The lid 33 on the cap 30 may then be attached to the first end of the longitudinal X end of the conduit 20 to seal the inflation valve assembly 10 incase there is leakage from the double-duckbill valve 40 and prevent escape of the pressurized air in the dunnage bag through the conduit 20 and valve 40.
Once the cargo arrives at the desired destination the dunnage bag may need to be deflated to allow the boxes or merchandise to be removed.

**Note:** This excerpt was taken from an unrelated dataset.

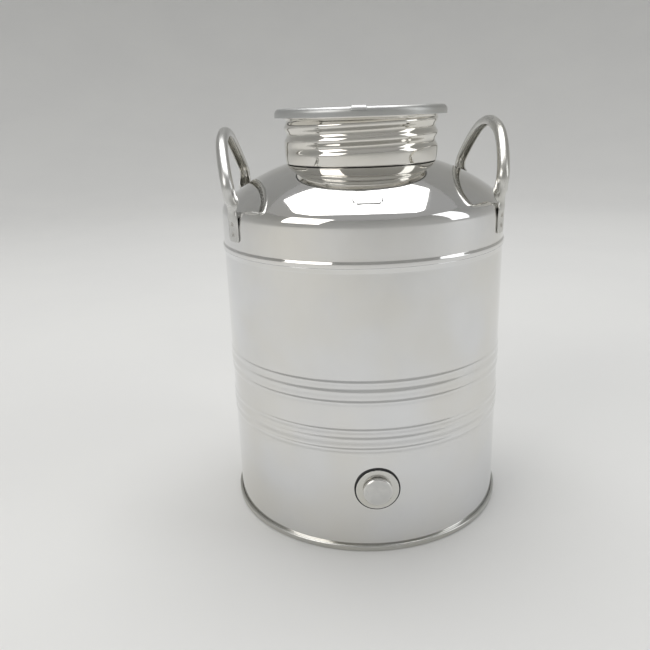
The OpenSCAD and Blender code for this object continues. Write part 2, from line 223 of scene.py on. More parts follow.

The lid 33 may then be removed from the conduit 20. The nozzle insert 50 may then be reinserted into the conduit 20 and valve 40 to fully open the valve 40. The pressurized air may be allowed to escape on its own or a vacuum source may be attached to the first end of the nozzle insert 50 to evacuate the air from the dunnage bag in a more expedited manner. Once the air is removed, the lid 33 may again be attached to the conduit 20 to prevent debris from entering the dunnage bag until the bag needs used again.